Skills encode the same thing as agent loops encode, the only difference is that agent loops use deterministic logic, while skills are mostly text-based and not well-defined.
So, how can we abstract skills to functions?
Skill to Schema
At this point, comparing the concept of “functions” in agent systems to “skills” is an understatement. Functions cover the entirety of execution, and the name “skill” only encodes a subroutine in the execution. So, I propose a new name: “schema”.
A schema externalizes control flow, capability boundaries, and prompt structure into a deterministic state machine.
State Machine at Its Core
A schema defines execution by providing a state machine, with explicit states and transitions.
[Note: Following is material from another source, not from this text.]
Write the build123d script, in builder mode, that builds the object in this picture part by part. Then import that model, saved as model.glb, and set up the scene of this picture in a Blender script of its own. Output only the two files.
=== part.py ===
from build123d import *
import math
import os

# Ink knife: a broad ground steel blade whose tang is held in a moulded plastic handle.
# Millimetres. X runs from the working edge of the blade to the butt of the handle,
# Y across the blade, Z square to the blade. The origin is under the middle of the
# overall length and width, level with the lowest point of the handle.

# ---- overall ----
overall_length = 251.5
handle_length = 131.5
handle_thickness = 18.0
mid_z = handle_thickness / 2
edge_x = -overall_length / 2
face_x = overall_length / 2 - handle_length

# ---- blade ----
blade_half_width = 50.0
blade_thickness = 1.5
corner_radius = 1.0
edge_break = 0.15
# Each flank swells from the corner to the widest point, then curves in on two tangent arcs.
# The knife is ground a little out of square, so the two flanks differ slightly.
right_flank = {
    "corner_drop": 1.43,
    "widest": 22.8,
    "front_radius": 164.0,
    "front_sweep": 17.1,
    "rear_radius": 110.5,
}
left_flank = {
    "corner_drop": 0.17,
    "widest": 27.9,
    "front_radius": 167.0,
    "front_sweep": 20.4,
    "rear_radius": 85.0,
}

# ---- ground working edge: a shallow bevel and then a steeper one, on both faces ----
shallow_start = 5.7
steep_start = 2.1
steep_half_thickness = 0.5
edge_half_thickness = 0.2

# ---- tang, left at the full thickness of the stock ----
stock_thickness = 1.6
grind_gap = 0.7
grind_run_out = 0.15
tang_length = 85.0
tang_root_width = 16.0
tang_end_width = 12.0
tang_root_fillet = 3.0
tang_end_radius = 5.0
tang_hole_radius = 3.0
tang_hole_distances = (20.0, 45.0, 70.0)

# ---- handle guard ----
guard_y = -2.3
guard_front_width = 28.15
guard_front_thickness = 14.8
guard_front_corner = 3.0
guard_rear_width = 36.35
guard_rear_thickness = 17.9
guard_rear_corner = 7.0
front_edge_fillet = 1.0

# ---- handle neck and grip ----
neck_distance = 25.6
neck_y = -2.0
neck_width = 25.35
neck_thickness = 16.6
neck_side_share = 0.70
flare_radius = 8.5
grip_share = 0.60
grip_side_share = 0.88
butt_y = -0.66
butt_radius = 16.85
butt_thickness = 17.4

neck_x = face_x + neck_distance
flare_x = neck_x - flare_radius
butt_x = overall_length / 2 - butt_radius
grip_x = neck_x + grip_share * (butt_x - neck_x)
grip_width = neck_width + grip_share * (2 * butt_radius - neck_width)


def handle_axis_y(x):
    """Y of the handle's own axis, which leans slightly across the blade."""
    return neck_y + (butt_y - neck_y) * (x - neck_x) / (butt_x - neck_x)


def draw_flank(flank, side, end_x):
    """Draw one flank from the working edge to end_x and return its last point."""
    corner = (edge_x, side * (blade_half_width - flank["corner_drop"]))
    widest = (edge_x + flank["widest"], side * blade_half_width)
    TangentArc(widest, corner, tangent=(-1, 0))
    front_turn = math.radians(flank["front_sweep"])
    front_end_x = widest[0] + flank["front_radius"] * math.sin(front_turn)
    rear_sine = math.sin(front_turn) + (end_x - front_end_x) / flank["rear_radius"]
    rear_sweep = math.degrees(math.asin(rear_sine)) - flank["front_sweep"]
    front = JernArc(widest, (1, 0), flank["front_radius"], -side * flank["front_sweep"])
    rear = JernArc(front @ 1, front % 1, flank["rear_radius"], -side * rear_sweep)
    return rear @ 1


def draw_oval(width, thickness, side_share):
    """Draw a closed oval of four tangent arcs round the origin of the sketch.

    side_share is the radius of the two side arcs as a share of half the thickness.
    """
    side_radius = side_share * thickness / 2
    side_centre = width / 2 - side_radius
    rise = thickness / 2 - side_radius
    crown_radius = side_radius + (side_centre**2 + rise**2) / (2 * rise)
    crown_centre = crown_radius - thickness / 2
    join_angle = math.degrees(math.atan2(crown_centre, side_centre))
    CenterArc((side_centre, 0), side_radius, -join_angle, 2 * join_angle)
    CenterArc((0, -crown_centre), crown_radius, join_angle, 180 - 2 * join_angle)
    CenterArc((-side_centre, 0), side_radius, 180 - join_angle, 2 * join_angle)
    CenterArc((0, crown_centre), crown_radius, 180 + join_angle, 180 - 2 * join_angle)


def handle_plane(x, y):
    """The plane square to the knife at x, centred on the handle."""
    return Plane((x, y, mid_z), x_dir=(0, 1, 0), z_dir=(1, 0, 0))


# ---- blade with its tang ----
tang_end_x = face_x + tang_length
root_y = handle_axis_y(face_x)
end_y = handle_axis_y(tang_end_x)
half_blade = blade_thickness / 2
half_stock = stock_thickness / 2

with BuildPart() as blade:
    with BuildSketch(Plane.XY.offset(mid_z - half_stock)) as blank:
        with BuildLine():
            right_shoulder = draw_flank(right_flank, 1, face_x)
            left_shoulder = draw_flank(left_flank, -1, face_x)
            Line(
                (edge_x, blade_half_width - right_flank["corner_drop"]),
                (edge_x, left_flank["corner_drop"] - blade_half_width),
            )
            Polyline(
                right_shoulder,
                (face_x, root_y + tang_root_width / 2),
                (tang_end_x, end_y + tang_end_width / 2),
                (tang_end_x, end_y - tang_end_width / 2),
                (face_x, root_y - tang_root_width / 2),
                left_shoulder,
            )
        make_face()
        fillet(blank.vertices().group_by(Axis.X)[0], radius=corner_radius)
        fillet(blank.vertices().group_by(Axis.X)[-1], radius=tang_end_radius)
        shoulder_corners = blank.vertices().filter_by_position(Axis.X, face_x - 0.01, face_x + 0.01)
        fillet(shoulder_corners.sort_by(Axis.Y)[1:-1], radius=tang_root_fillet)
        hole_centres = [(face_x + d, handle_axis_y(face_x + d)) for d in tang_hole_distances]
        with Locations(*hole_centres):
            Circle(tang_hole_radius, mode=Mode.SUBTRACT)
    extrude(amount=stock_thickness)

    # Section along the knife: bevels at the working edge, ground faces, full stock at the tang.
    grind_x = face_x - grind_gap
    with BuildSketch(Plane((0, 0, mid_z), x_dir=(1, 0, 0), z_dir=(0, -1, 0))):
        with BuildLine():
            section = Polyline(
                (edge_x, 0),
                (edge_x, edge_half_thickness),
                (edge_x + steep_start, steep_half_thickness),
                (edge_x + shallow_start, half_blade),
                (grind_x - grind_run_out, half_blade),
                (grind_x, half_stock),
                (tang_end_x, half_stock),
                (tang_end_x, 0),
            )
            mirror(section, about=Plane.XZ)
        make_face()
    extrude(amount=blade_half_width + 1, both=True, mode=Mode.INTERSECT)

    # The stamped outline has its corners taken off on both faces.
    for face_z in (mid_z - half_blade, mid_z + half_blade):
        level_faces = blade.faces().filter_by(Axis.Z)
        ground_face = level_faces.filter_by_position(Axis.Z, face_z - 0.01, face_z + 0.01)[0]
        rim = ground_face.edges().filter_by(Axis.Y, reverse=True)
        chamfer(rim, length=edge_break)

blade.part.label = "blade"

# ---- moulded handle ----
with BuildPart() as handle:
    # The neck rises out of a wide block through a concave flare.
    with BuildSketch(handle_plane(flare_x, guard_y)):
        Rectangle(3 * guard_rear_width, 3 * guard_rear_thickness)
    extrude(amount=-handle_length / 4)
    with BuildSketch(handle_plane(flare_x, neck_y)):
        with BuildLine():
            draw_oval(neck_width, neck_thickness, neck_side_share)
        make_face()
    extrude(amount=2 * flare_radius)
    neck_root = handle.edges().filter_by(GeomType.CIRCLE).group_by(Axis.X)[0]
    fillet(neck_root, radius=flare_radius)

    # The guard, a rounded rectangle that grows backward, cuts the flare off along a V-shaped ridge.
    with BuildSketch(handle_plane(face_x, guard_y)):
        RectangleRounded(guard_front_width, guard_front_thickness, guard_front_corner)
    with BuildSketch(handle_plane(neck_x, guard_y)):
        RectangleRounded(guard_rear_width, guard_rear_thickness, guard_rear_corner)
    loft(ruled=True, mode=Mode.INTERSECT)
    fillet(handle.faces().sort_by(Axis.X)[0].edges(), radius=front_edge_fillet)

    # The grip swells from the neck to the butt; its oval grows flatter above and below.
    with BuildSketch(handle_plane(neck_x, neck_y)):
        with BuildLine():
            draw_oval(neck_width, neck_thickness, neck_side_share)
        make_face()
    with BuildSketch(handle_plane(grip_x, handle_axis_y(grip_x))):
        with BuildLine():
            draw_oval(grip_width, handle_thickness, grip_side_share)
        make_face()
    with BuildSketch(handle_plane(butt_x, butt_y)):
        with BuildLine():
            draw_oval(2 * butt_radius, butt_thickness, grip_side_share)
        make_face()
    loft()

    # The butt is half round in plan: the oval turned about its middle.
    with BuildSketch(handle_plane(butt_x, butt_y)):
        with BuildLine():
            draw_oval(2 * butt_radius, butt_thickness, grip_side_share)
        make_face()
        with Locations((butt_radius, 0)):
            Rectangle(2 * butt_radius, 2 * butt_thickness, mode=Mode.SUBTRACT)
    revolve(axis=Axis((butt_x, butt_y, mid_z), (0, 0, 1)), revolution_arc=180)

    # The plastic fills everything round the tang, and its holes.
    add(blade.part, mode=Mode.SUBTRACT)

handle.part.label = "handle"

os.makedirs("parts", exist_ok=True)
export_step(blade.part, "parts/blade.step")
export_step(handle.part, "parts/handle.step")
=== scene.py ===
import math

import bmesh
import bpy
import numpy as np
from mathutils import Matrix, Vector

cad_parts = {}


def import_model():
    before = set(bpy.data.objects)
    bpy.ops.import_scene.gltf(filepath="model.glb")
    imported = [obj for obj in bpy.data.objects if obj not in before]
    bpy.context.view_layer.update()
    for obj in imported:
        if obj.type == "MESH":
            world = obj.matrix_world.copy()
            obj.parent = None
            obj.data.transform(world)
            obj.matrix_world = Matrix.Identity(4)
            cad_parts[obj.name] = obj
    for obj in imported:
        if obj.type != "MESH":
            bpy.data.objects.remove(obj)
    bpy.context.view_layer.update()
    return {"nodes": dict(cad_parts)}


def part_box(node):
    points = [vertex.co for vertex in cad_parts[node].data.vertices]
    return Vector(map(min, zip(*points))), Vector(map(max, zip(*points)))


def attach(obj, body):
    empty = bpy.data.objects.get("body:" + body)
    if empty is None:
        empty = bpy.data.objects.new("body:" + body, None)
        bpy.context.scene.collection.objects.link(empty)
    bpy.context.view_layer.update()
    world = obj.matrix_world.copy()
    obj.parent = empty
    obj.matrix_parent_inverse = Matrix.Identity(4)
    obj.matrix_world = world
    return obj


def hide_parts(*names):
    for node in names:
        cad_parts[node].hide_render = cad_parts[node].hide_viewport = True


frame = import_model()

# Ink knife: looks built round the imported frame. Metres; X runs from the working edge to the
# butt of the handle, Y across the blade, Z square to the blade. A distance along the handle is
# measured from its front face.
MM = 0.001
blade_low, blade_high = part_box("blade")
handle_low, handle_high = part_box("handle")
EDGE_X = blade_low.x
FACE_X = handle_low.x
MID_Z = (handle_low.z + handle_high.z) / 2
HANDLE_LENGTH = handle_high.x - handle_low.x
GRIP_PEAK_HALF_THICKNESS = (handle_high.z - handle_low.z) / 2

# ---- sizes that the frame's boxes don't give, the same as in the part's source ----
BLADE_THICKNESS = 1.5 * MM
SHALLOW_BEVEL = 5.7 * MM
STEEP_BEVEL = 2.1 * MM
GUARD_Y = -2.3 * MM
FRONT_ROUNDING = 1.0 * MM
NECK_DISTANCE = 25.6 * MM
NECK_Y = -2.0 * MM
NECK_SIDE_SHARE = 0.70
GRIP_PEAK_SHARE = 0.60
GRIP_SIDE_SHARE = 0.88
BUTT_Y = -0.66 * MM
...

Each state contains set of transitions to the next state, the set of sub-schemas it can spawn, and the set of tools it can use.
Embedding state machines is how schemas should compose with each other, exactly like how you would embed functions into other functions as subroutines. A parent schema may spawn sub-schemas, and its state completes only when the child schema exits.
The cleanest way to think about it is to treat schemas as descriptive functional programming languages, where the imperative execution is handled by the LLM while the orchestrator increments the step.
Necessary Components
Each schema should contain the following components as the necessary set:
- Schema prompt: the overall objective of the current state machine.
- States: the states of the state machine.
- Some protection to provide provable termination or handing off control back to the user.
Unlike prompt-based skills, schemas can enforce bounded execution by construction, allowing the orchestrator to guarantee termination within a defined scope.
And each state in a schema should contain the following components:
- State prompt: the objective of the current state.
- Set of transitions with descriptions.
- Set of tools with descriptions.
Prompt Construction
Runtime prompt construction is simple and hierarchical and could be implemented like the following:
prompt := master_instructions
for schema in active_schemas sorted from top to bottom:
prompt.append(schema.prompt)
prompt.append(schema.current_state.prompt)
prompt.append(user_message)
prompt.append(execution_context)
transitions := active_schemas[bottom].transitions
tools := active_schemas[bottom].tools
# load transitions and tools into their respective places
The core idea is that the LLM should get the hierarchical execution stack of the layered schemas, and use those as the directions for navigating the user task. And flexibility is given to optional prompt masking of upper-level schemas and where the context and user message is injected.
Taking It Further
As mentioned earlier, the base agent loop itself is, in the analogy,
the main() function. This means that we can encode
different agent loops as different schemas.
Furthermore, when considering user interactions via non-LLM processed commands in the agent orchestration system (“the kernel”), the user may switch between different agent loops during agent runtime when needed.
This provides the modularity of hot-swappable agent loops, providing flexibility to the user to change the fundamental behavior of the agent.
Closing Thoughts
Reflections, as per my usual, are the main driver that propels me toward my next idea.
This is an idea that arose from reflecting on existing systems, and reflecting on building my own system. When you build, you should think after, think about which borders you challenged. And doing so often grants you new insights into the frictions you faced.
Systems are rarely born complete. They are refined through friction and reflection. Schema was one such attempt at refinement in the world of agent systems.
Keep building, keep reflecting, and keep building more.